The custom is neither in writing nor well-documented and applied exclusively in marine capture fisheries. Territorial boundaries between two or more lhôks are vague and can be expanded borderless toward horizons. While conflict occurred in offshore fishing area, it was not easy to settle the case because it is beyond its territory. Panglima Laôt only authorises fishing right, not license, within the lhôk after discussion with Geuchik or Imum Mukim to prevent conflicts. Fishing rights given to certain groups were not automatically designated to certain fishing plots. It would only be used as a recommendation for applying boat license to Syahbandar (harbourmaster) and fishing license to local fisheries office. Other features in the fisheries industry in Aceh, aquaculture and processing, do not institutionally include the custom. However, these elements generate bigger earnings to regional income revenue and potentially drive toward overexploitation and promote conflicts in resource uses.

==Socio-politics==
Previously a hereditary position, it is open to any eligible members as constituted in the latest 2000 Panglima Laôt convention. National political changes that gave wider local autonomy in Aceh provided opportunity to the Acehnese to apply local culture and, thus, recognise this customary system. Its role and position shifted from only Sultan’s bureaucrats to more independent civil representation. Internally, Panglima Laôt established local operational rules that should be complied with by the fisherman within his lhôk authority. Externally, Panglima Laôt represents their fishermen in resolving conflicts to fishermen from outside his lhôk territory, including conflict with foreign fisherman such as Thailand, India and Myanmar. The situation is beneficial to the application of such customary regime since the fishermen feel secure in doing their fishing activities. The government will also benefit from the system since the strong compliance will reduce their intervention in monitoring overexploitation of local marine resources. In addition, its power shifts following political changes and technology improvement. Previously represented Sultan’s power over maritime space, it becomes more independent in representing civil society. Its territory is also improving, from subsistent level to wider waters following the expansion of motorised fishing technology [8].

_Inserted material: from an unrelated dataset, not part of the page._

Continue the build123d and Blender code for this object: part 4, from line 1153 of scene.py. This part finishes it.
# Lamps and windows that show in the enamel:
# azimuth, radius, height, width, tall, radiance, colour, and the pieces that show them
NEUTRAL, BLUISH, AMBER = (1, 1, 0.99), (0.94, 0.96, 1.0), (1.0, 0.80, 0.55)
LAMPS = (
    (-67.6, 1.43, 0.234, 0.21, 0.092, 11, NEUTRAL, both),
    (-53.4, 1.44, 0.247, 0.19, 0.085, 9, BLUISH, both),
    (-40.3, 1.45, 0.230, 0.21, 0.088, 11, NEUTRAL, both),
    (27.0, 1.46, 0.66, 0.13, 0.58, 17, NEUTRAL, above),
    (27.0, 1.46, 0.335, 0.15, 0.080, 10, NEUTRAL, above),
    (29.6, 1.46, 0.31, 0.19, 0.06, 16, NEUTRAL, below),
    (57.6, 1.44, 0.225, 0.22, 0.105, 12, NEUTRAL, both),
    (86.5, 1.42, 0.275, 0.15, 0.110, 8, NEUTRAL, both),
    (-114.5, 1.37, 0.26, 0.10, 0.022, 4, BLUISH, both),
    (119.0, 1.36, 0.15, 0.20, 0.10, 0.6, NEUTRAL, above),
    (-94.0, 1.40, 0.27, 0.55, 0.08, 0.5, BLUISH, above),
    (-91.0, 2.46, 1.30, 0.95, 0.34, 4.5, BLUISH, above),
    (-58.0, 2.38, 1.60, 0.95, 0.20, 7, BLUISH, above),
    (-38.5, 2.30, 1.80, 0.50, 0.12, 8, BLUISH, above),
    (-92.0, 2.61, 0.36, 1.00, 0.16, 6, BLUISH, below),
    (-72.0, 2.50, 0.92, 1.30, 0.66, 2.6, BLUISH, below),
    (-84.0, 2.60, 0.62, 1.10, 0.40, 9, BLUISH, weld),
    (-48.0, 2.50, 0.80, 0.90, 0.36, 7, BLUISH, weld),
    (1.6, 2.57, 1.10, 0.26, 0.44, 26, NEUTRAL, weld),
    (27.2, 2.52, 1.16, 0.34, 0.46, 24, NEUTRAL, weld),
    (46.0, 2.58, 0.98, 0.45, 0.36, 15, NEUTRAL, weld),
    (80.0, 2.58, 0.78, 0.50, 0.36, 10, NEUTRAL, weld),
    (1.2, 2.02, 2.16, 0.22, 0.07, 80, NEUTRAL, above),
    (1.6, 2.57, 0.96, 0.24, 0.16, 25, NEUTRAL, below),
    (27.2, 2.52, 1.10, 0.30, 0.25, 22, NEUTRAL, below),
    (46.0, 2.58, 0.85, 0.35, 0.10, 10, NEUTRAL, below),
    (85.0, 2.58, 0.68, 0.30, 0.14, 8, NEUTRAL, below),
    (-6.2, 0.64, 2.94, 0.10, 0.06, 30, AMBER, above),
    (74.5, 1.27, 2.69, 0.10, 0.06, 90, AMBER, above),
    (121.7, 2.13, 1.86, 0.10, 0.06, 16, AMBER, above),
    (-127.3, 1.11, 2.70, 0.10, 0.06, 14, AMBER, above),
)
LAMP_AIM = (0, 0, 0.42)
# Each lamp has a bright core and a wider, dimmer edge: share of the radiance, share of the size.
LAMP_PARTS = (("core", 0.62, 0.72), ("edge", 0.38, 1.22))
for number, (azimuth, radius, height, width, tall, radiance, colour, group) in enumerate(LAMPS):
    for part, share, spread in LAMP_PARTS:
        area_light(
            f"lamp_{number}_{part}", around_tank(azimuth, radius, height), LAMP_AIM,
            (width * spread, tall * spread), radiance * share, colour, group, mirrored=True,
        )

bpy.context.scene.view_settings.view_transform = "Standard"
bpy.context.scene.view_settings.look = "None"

==Impacts of the 2004 Tsunami==
Traditionally, Panglima Laôt usually belonged to pivotal figures in local fishing community who has advanced knowledge and experience in maritime aspect and long experience as pawang (boat captain), as well as understanding all aspects of the custom. Regrettably, the recent tsunami killed 13 to 14 thousands fishermen; many of them are the Panglima Laôt . Since Panglima Laôt was solely one person who was responsible for the job, surviving members of lhôk community have found it is difficult to establish a new person with the same skills and capability as his predecessor. In addition, the loss also risks bringing such unwritten and undocumented custom to extinction.

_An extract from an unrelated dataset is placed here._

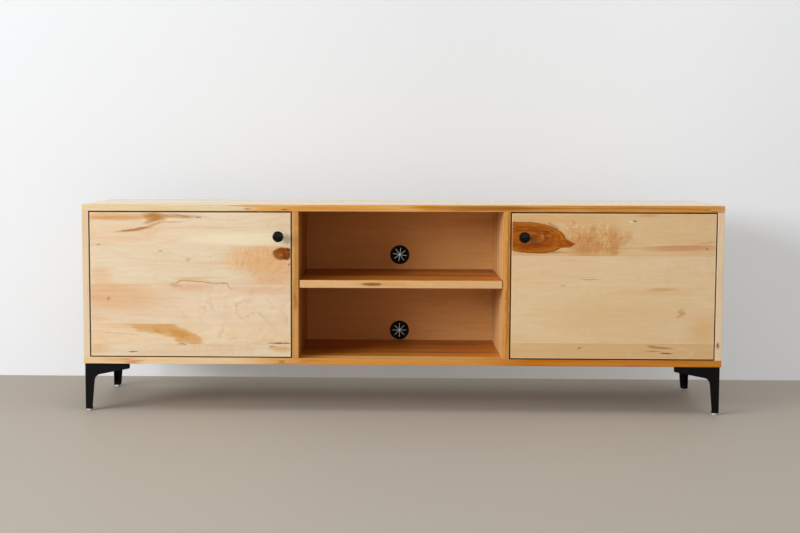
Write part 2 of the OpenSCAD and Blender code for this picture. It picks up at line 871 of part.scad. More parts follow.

It is estimated the catastrophe decreased fisheries outputs in Aceh to 60% as well as damaged 65% of infrastructures and 55% of equipment. The situation potentially encourages the industry to extend fishing efforts to accelerate their recovery. Finally, incoming tsunami relief aid initiatives from third parties potentially promote potential conflicts, such as delivery of incompatible gears (canoes/boats, nets), incomplete consultation process on how the aid will be delivered, overlapping initiatives in certain sites, unclear delivery schedule, etc.